The interpretation of a PDP in clustering can provide actionable insights, such as identifying which demographic segments (e.g., age groups) are most distinct and might require different marketing strategies.

4. Challenges and Considerations

4.1 Complexity in High Dimensions

Generating and interpreting PDPs in high-dimensional spaces can be challenging. As the number of features increases, the relationships between features and clustering outcomes become more complex, making it harder to visualize and interpret PDPs effectively. High-dimensional data can lead to intricate interactions between features, which might not be fully captured in a simple PDP.

4.2 Interaction Effects

PDPs typically assume that features are independent of each other, but in unsupervised learning, features often interact in complex ways. Interaction effects between features can complicate the interpretation of PDPs, as the effect of one feature on cluster assignments may depend on the values of other features. For example, the influence of Income on cluster assignment might vary significantly depending on Spending Score.

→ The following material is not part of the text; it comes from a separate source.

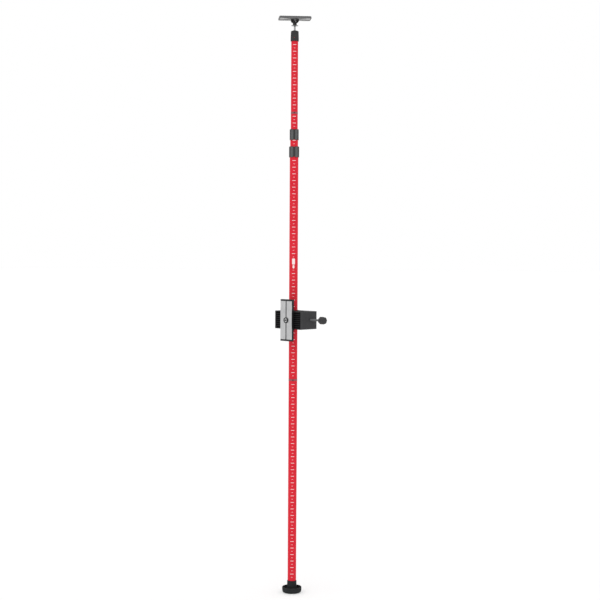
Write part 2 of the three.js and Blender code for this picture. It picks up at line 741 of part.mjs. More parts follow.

To account for interactions, it may be necessary to examine multiple PDPs or consider other methods, such as interaction plots, which can capture the combined effect of multiple features on the clustering outcome.

5. Conclusion

Partial Dependence Plots (PDPs) are a valuable tool for interpreting unsupervised learning models, particularly in clustering. By visualizing the relationship between features and clustering outcomes, PDPs help data scientists understand the underlying structure of the data and the role of different features in defining clusters.

While PDPs are more commonly used in supervised learning, their application in unsupervised learning is equally important. They offer critical insights that enhance the interpretability and explainability of clustering models, aiding in the identification of key features and helping to make informed decisions based on clustering results.